Nonlinear softening as a predictive precursor to climate tipping (1103.3064v3)

Abstract: Approaching a dangerous bifurcation, from which a dynamical system such as the Earth's climate will jump (tip) to a different state, the current stable state lies within a shrinking basin of attraction. Persistence of the state becomes increasingly precarious in the presence of noisy disturbances. We consider an underlying potential, as defined theoretically for a saddle-node fold and (via averaging) for a Hopf bifurcation. Close to a stable state, this potential has a parabolic form; but approaching a jump it becomes increasingly dominated by softening nonlinearities. If we have already detected a decrease in the linear decay rate, nonlinear information allows us to estimate the propensity for early tipping due to noise. We argue that one needs to extract information about the nonlinear features (a "softening") of the underlying potential from the time series to judge the probability and timing of tipping. This analysis is the logical next step if one has detected a decrease of the linear decay rate.

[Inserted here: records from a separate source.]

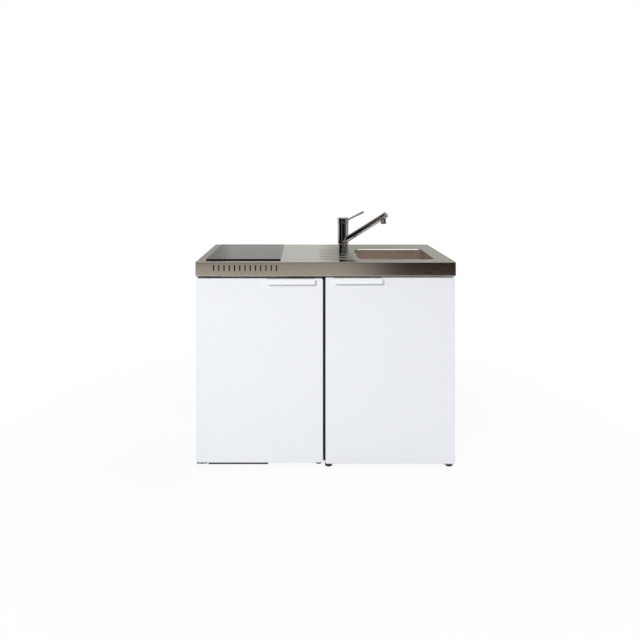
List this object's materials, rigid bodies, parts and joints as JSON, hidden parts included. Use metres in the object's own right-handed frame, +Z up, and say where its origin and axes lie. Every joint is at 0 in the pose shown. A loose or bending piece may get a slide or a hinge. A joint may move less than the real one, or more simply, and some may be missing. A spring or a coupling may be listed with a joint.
{
  "type": "kitchenette unit",
  "caption": "Compact kitchenette: fridge and cupboard with white doors under a folded stainless worktop with glass hob, drainer, sink bowl and single-lever tap.",
  "frame": {"origin": "on the floor, under the middle of the worktop's width and depth", "axes": "+X to the right along the front, +Y to the wall behind, +Z up"},
  "size_m": [1.1, 0.6, 1.0685],
  "materials": {
    "stainless": "satin",
    "chrome": "polished",
    "galvanised": "satin",
    "black_glass": "polished",
    "heater": "matte",
    "white_steel": "satin",
    "white_plastic": "satin",
    "handle_white": "gloss",
    "grey_plastic": "matte",
    "dark_plastic": "matte",
    "black_steel": "satin",
    "shelf_glass": "gloss",
    "clear_plastic": "gloss",
    "aluminium": "satin",
    "foam": "matte",
    "gasket": "matte",
    "melamine": "satin"
  },
  "bodies": {
    "carcass": {"worktop": "stainless", "sink_bowl": "stainless", "strainer_cup": "chrome", "overflow_cover": "chrome", "overflow_pipe": "white_plastic", "trap_body": "white_plastic", "trap_cup": "white_plastic", "waste_pipe": "white_plastic", "hob_glass": "black_glass", "hob_casing": "black_steel", "heater_front": "heater", "heater_rear": "heater", "hob_control": "grey_plastic", "tap_body": "chrome", "tap_nut": "galvanised", "tap_cartridge": "grey_plastic", "fridge_case": "white_steel", "fridge_foam": "foam", "fridge_liner": "white_plastic", "fridge_shelf_upper": "shelf_glass", "fridge_shelf_lower": "shelf_glass", "evaporator_box": "aluminium", "thermostat_housing": "white_plastic", "fridge_base_plate": "galvanised", "compressor": "black_steel", "condenser_coil": "black_steel", "fridge_plinth": "dark_plastic", "fridge_foot_front_left": "dark_plastic", "fridge_foot_front_right": "dark_plastic", "fridge_foot_rear_left": "dark_plastic", "fridge_foot_rear_right": "dark_plastic", "fridge_hinge_top": "galvanised", "fridge_hinge_bottom": "galvanised", "cupboard_case": "white_steel", "cupboard_shelf": "melamine", "cupboard_hinge_top": "galvanised", "cupboard_hinge_bottom": "galvanised", "cupboard_catch": "dark_plastic", "cupboard_foot_front_left": "dark_plastic", "cupboard_foot_front_right": "dark_plastic", "cupboard_foot_rear_left": "dark_plastic", "cupboard_foot_rear_right": "dark_plastic"},
    "fridge_door": {"fridge_door_skin": "white_steel", "fridge_door_foam": "foam", "fridge_door_liner": "white_plastic", "fridge_gasket": "gasket", "door_rack_upper": "clear_plastic", "door_rack_lower": "clear_plastic", "fridge_handle": "handle_white"},
    "cupboard_door": {"cupboard_door_skin": "white_steel", "cupboard_door_core": "melamine", "cupboard_handle": "handle_white"},
    "spout": {"tap_spout": "chrome", "tap_aerator": "chrome"},
    "cap": {"tap_cap": "chrome"},
    "lever": {"tap_lever": "chrome"},
    "basket": {"strainer_basket": "chrome"},
    "flap": {"freezer_flap": "white_plastic"},
    "crisper": {"crisper_drawer": "clear_plastic"},
    "knob": {"thermostat_knob": "grey_plastic"}
  },
  "joints": [
    {"name": "fridge_door_hinge", "type": "hinge", "parent": "carcass", "child": "fridge_door", "pos_m": [-0.536, -0.261, 0.41], "axis": [0, 0, -1], "range_deg": [0, 110]},
    {"name": "cupboard_door_hinge", "type": "hinge", "parent": "carcass", "child": "cupboard_door", "pos_m": [0.5393, -0.27, 0.41], "axis": [0, 0, 1], "range_deg": [0, 110]},
    {"name": "spout_swivel", "type": "hinge", "parent": "carcass", "child": "spout", "pos_m": [0.102, 0.142, 0.95], "axis": [0, 0, 1], "range_deg": [-80, 60]},
    {"name": "cap_turn", "type": "hinge", "parent": "carcass", "child": "cap", "pos_m": [0.102, 0.142, 1.02], "axis": [0, 0, 1], "range_deg": [-45, 45]},
    {"name": "lever_lift", "type": "hinge", "parent": "cap", "child": "lever", "pos_m": [0.116, 0.142, 1.0175], "axis": [0, -1, 0], "range_deg": [0, 25]},
    {"name": "basket_lift", "type": "slide", "parent": "carcass", "child": "basket", "axis": [0, 0, 1], "range_m": [0, 0.042]},
    {"name": "flap_hinge", "type": "hinge", "parent": "carcass", "child": "flap", "pos_m": [-0.278, -0.102, 0.653], "axis": [1, 0, 0], "range_deg": [0, 88]},
    {"name": "crisper_slide", "type": "slide", "parent": "carcass", "child": "crisper", "axis": [0, -1, 0], "range_m": [0, 0.045]},
    {"name": "thermostat_turn", "type": "hinge", "parent": "carcass", "child": "knob", "pos_m": [-0.098, -0.01, 0.588], "axis": [-1, 0, 0], "range_deg": [0, 270]}
  ]
}
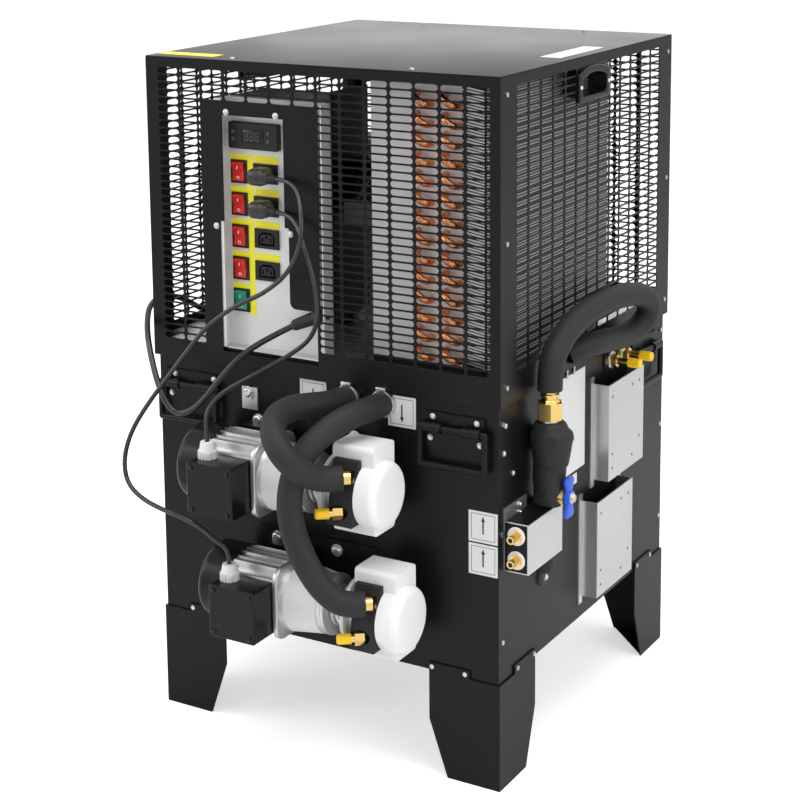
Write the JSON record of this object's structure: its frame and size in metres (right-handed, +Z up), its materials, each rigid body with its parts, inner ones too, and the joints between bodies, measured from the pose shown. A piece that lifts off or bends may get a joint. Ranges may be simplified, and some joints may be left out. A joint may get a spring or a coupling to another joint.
{
  "type": "glycol chiller",
  "caption": "Floor-standing glycol chiller with ventilated cover, control panel, front pumps, insulated hoses and mains lead.",
  "frame": {"origin": "bottom centre of the object without its cords and hoses, on the floor", "axes": "+X to the object's right, +Y to its back, +Z up"},
  "size_m": [0.6038, 0.8459, 0.9018],
  "materials": {
    "cover_top": "black satin powder coat",
    "cover_front": "black satin powder coat",
    "cover_back": "black satin powder coat",
    "cover_right": "black satin powder coat",
    "cover_left": "black satin powder coat",
    "cover_grips": "moulded black plastic",
    "casing_front": "black satin powder coat",
    "casing_walls": "black satin powder coat",
    "casing_base": "black satin powder coat",
    "deck_plate": "bright rolled sheet",
    "legs": "black satin powder coat",
    "panel_screws": "bright zinc",
    "tank_insulation": "foam",
    "inner_tank": "stainless sheet",
    "evaporator_coil": "copper tube",
    "control_plate": "galvanised sheet",
    "temperature_controller": "moulded, smooth",
    "panel_snap_ins": "moulded, satin",
    "condenser_core": "fin pack",
    "condenser_tubes": "copper tube",
    "condenser_shroud": "galvanised sheet",
    "fan_motor": "dark paint",
    "fan_blade": "pressed sheet",
    "compressor": "black enamel",
    "agitator_motor": "dark paint",
    "agitator_shaft": "stainless bar",
    "pump_motors": "cast and extruded, silver",
    "pump_covers": "gloss black",
    "cable_glands": "white moulded",
    "pump_head_foam": "white foam",
    "pump_head_wraps": "black foam tape",
    "pump_brackets": "black satin powder coat",
    "pump_rotor_upper": "turned bar and laminations",
    "pump_rotor_lower": "turned bar and laminations",
    "pipe_foam": "black pipe foam",
    "brass_fittings": "machined brass",
    "tail_caps": "yellow soft plastic",
    "valve_handle": "blue coated",
    "bright_brackets": "galvanised sheet",
    "lead_holders": "black moulded",
    "handle_plates": "black satin powder coat",
    "pump_hoses": "black foam sleeve",
    "return_hose": "black foam sleeve",
    "pump_leads": "black sheath",
    "mains_lead": "black sheath",
    "mains_coil": "black sheath",
    "cord_plugs": "black moulded",
    "rocker_pump_1": "red moulded",
    "rocker_pump_2": "red moulded",
    "rocker_pump_3": "red moulded",
    "rocker_pump_4": "red moulded",
    "rocker_power": "green moulded",
    "button_1": "moulded",
    "button_2": "moulded",
    "button_3": "moulded",
    "button_4": "moulded",
    "bail_front_right": "black satin powder coat",
    "bail_front_left": "black satin powder coat",
    "bail_side_right": "black satin powder coat",
    "bail_side_left": "black satin powder coat"
  },
  "bodies": {
    "cabinet": {"cover_top": "cover_top", "cover_front": "cover_front", "cover_back": "cover_back", "cover_right": "cover_right", "cover_left": "cover_left", "cover_grips": "cover_grips", "casing_front": "casing_front", "casing_walls": "casing_walls", "casing_base": "casing_base", "deck_plate": "deck_plate", "legs": "legs", "panel_screws": "panel_screws", "tank_insulation": "tank_insulation", "inner_tank": "inner_tank", "evaporator_coil": "evaporator_coil", "control_plate": "control_plate", "temperature_controller": "temperature_controller", "panel_snap_ins": "panel_snap_ins", "condenser_core": "condenser_core", "condenser_tubes": "condenser_tubes", "condenser_shroud": "condenser_shroud", "fan_motor": "fan_motor", "compressor": "compressor", "agitator_motor": "agitator_motor", "pump_motors": "pump_motors", "pump_covers": "pump_covers", "cable_glands": "cable_glands", "pump_head_foam": "pump_head_foam", "pump_head_wraps": "pump_head_wraps", "pump_brackets": "pump_brackets", "pipe_foam": "pipe_foam", "brass_fittings": "brass_fittings", "tail_caps": "tail_caps", "bright_brackets": "bright_brackets", "lead_holders": "lead_holders", "handle_plates": "handle_plates", "pump_hoses": "pump_hoses", "return_hose": "return_hose", "pump_leads": "pump_leads", "mains_lead": "mains_lead", "mains_coil": "mains_coil", "cord_plugs": "cord_plugs"},
    "rocker_pump_1": {"rocker_pump_1": "rocker_pump_1"},
    "rocker_pump_2": {"rocker_pump_2": "rocker_pump_2"},
    "rocker_pump_3": {"rocker_pump_3": "rocker_pump_3"},
    "rocker_pump_4": {"rocker_pump_4": "rocker_pump_4"},
    "rocker_power": {"rocker_power": "rocker_power"},
    "button_1": {"button_1": "button_1"},
    "button_2": {"button_2": "button_2"},
    "button_3": {"button_3": "button_3"},
    "button_4": {"button_4": "button_4"},
    "condenser_fan": {"fan_blade": "fan_blade"},
    "agitator": {"agitator_shaft": "agitator_shaft"},
    "rotor_upper": {"pump_rotor_upper": "pump_rotor_upper"},
    "rotor_lower": {"pump_rotor_lower": "pump_rotor_lower"},
    "valve": {"valve_handle": "valve_handle"},
    "bail_front_right": {"bail_front_right": "bail_front_right"},
    "bail_front_left": {"bail_front_left": "bail_front_left"},
    "bail_side_right": {"bail_side_right": "bail_side_right"},
    "bail_side_left": {"bail_side_left": "bail_side_left"}
  },
  "joints": [
    {"name": "rocker_pump_1_tilt", "type": "hinge", "parent": "cabinet", "child": "rocker_pump_1", "pos_m": [-0.1497, -0.1705, 0.753], "axis": [1, 0, 0], "range_deg": [-16, 0]},
    {"name": "rocker_pump_2_tilt", "type": "hinge", "parent": "cabinet", "child": "rocker_pump_2", "pos_m": [-0.1497, -0.1705, 0.7103], "axis": [1, 0, 0], "range_deg": [-16, 0]},
    {"name": "rocker_pump_3_tilt", "type": "hinge", "parent": "cabinet", "child": "rocker_pump_3", "pos_m": [-0.1497, -0.1705, 0.6676], "axis": [1, 0, 0], "range_deg": [-16, 0]},
    {"name": "rocker_pump_4_tilt", "type": "hinge", "parent": "cabinet", "child": "rocker_pump_4", "pos_m": [-0.1497, -0.1705, 0.6249], "axis": [1, 0, 0], "range_deg": [-16, 0]},
    {"name": "rocker_power_tilt", "type": "hinge", "parent": "cabinet", "child": "rocker_power", "pos_m": [-0.1497, -0.1705, 0.5822], "axis": [1, 0, 0], "range_deg": [-16, 0]},
    {"name": "button_1_press", "type": "slide", "parent": "cabinet", "child": "button_1", "axis": [0, 1, 0], "range_m": [0, 0.0006], "stiffness_N_per_m": 600},
    {"name": "button_2_press", "type": "slide", "parent": "cabinet", "child": "button_2", "axis": [0, 1, 0], "range_m": [0, 0.0006], "stiffness_N_per_m": 600},
    {"name": "button_3_press", "type": "slide", "parent": "cabinet", "child": "button_3", "axis": [0, 1, 0], "range_m": [0, 0.0006], "stiffness_N_per_m": 600},
    {"name": "button_4_press", "type": "slide", "parent": "cabinet", "child": "button_4", "axis": [0, 1, 0], "range_m": [0, 0.0006], "stiffness_N_per_m": 600},
    {"name": "fan_spin", "type": "hinge", "parent": "cabinet", "child": "condenser_fan", "pos_m": [0.029, 0.0075, 0.71], "axis": [1, 0, 0], "continuous": true},
    {"name": "agitator_spin", "type": "hinge", "parent": "cabinet", "child": "agitator", "pos_m": [-0.115, 0.0015, 0.5], "axis": [0, 0, 1], "continuous": true},
    {"name": "rotor_upper_spin", "type": "hinge", "parent": "cabinet", "child": "rotor_upper", "pos_m": [-0.02, -0.2505, 0.385], "axis": [1, 0, 0], "continuous": true},
    {"name": "rotor_lower_spin", "type": "hinge", "parent": "cabinet", "child": "rotor_lower", "pos_m": [0.009, -0.2505, 0.23], "axis": [1, 0, 0], "continuous": true},
    {"name": "valve_turn", "type": "hinge", "parent": "cabinet", "child": "valve", "pos_m": [0.28, -0.0965, 0.364], "axis": [1, 0, 0], "range_deg": [0, 90]},
    {"name": "bail_front_right_swing", "type": "hinge", "parent": "cabinet", "child": "bail_front_right", "pos_m": [0.175, -0.1975, 0.462], "axis": [-1, 0, 0], "range_deg": [0, 90]},
    {"name": "bail_front_left_swing", "type": "hinge", "parent": "cabinet", "child": "bail_front_left", "pos_m": [-0.2225, -0.1975, 0.462], "axis": [-1, 0, 0], "range_deg": [0, 90]},
    {"name": "bail_side_right_swing", "type": "hinge", "parent": "cabinet", "child": "bail_side_right", "pos_m": [0.244, 0.2565, 0.462], "axis": [0, -1, 0], "range_deg": [0, 90]},
    {"name": "bail_side_left_swing", "type": "hinge", "parent": "cabinet", "child": "bail_side_left", "pos_m": [-0.284, 0.2565, 0.462], "axis": [0, 1, 0], "range_deg": [0, 90]}
  ]
}
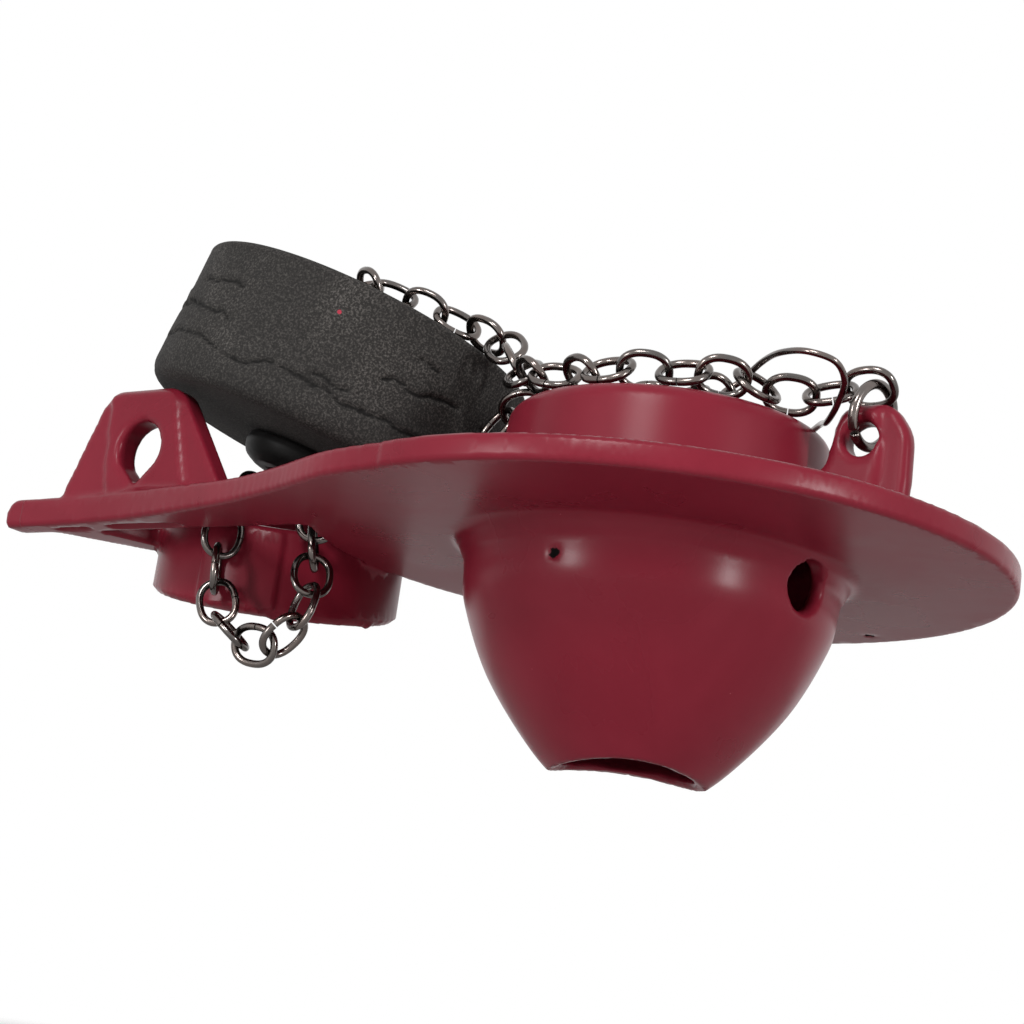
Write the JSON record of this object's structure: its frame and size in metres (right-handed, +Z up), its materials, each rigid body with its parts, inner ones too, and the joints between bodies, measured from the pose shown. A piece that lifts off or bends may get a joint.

If there is no discernable trend in the linear analysis, nonlinear softening is even more important in showing the proximity to tipping. After extensive normal form calibration studies, we check two geological time series from paleo-climate tipping events for softening of the underlying well. For the ending of the last ice age, where we find no convincing linear precursor, we identify a statistically significant nonlinear softening towards increasing temperature. The analysis has thus successfully detected a warning of the imminent tipping event.